== DATA LINES

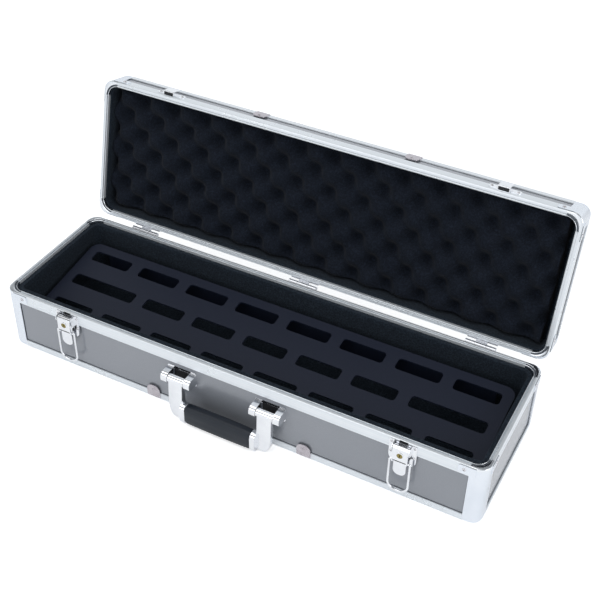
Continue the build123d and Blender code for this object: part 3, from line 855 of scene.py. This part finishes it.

====
== DATA LINES

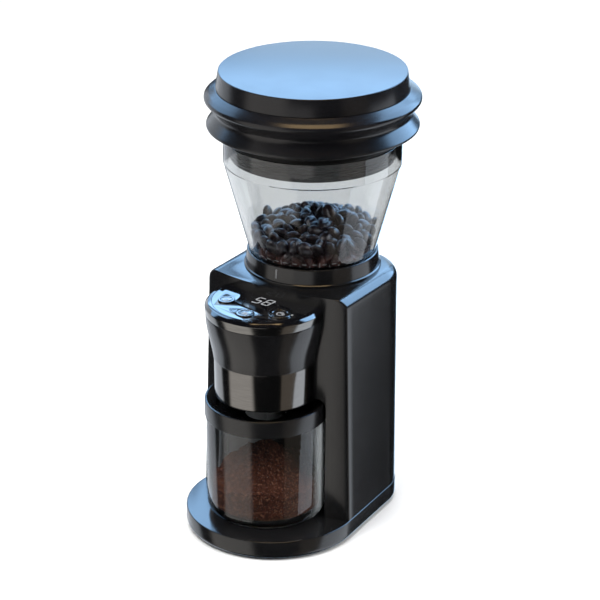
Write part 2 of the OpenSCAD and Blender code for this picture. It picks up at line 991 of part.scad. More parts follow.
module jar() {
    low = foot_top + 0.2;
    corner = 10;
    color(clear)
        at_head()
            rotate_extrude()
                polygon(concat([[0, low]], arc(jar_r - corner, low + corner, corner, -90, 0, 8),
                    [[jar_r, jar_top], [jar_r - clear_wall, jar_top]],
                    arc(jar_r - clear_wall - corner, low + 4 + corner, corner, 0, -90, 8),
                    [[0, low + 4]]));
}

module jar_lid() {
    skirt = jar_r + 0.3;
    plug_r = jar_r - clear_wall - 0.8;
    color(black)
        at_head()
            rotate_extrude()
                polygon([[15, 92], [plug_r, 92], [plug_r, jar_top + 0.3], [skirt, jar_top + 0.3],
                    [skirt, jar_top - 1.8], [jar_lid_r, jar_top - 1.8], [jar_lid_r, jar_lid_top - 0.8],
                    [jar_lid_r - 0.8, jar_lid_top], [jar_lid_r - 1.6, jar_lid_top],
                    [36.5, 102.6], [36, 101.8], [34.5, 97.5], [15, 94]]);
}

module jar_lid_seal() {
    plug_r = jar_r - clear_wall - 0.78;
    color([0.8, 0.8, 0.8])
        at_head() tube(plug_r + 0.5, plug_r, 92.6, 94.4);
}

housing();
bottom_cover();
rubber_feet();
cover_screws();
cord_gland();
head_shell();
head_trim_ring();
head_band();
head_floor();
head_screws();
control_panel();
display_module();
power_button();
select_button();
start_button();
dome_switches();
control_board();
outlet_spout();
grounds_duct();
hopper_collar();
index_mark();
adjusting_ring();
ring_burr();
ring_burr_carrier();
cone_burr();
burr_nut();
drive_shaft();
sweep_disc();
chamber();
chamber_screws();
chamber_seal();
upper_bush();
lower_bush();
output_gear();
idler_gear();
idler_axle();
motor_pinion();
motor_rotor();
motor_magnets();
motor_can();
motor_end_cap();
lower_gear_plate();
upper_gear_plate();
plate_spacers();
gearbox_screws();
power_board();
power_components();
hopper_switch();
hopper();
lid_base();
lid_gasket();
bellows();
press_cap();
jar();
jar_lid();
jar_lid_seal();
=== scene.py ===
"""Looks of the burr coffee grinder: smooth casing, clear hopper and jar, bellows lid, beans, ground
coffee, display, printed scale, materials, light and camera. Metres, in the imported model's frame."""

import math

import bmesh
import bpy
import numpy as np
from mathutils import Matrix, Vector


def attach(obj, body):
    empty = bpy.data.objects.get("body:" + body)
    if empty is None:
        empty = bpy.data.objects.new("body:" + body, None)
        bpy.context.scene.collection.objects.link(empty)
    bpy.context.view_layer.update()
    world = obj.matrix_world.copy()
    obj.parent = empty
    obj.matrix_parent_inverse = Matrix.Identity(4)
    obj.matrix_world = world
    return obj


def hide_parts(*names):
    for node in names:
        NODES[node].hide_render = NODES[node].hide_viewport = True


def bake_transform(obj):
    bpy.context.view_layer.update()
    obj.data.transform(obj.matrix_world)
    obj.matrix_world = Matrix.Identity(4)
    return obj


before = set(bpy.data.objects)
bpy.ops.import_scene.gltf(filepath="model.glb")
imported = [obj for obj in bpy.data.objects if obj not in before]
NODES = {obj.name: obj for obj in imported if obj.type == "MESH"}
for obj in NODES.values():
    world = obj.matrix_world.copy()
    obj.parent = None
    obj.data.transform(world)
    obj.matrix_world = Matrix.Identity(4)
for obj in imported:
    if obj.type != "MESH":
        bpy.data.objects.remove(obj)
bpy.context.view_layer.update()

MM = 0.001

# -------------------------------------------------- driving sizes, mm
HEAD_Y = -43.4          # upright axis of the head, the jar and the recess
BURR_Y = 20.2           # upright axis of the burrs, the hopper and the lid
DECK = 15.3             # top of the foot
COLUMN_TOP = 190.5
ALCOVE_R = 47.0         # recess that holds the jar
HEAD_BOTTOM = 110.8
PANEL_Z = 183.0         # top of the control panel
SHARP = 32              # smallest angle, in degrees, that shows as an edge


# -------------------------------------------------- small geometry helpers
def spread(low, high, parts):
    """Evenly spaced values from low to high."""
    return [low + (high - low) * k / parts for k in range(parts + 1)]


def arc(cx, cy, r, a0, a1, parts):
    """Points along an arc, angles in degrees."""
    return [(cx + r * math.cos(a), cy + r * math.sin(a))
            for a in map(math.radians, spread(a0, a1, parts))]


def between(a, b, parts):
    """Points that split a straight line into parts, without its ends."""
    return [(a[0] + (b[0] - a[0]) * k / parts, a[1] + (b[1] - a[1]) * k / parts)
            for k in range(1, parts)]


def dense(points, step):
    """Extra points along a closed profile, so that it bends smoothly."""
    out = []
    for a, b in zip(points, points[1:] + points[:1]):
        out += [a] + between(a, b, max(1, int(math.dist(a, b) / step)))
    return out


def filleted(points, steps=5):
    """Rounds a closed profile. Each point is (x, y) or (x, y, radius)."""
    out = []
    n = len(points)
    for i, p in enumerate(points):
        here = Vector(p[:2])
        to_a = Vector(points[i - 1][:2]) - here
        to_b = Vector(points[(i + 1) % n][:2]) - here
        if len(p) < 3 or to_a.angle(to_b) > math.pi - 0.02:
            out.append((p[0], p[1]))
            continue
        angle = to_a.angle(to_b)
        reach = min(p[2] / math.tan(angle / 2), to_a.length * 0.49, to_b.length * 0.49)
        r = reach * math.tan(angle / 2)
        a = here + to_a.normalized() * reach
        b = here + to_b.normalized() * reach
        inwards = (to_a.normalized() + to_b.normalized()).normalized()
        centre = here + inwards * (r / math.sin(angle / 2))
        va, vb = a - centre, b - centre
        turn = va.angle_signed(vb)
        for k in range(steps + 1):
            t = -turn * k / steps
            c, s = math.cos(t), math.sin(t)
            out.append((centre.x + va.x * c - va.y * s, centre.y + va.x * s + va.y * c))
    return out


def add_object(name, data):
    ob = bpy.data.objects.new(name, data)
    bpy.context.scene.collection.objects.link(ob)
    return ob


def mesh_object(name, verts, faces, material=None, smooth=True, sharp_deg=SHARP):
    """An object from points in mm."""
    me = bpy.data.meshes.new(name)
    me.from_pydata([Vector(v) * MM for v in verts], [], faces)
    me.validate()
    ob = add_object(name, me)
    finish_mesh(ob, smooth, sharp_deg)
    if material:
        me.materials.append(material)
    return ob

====

Within the listing above, locate the line containing "display_module();" and the line containing "if empty is". Reproduce those two lines and all lines between them exactly, with nothing added.

display_module();
power_button();
select_button();
start_button();
dome_switches();
control_board();
outlet_spout();
grounds_duct();
hopper_collar();
index_mark();
adjusting_ring();
ring_burr();
ring_burr_carrier();
cone_burr();
burr_nut();
drive_shaft();
sweep_disc();
chamber();
chamber_screws();
chamber_seal();
upper_bush();
lower_bush();
output_gear();
idler_gear();
idler_axle();
motor_pinion();
motor_rotor();
motor_magnets();
motor_can();
motor_end_cap();
lower_gear_plate();
upper_gear_plate();
plate_spacers();
gearbox_screws();
power_board();
power_components();
hopper_switch();
hopper();
lid_base();
lid_gasket();
bellows();
press_cap();
jar();
jar_lid();
jar_lid_seal();
=== scene.py ===
"""Looks of the burr coffee grinder: smooth casing, clear hopper and jar, bellows lid, beans, ground
coffee, display, printed scale, materials, light and camera. Metres, in the imported model's frame."""

import math

import bmesh
import bpy
import numpy as np
from mathutils import Matrix, Vector


def attach(obj, body):
    empty = bpy.data.objects.get("body:" + body)
    if empty is None:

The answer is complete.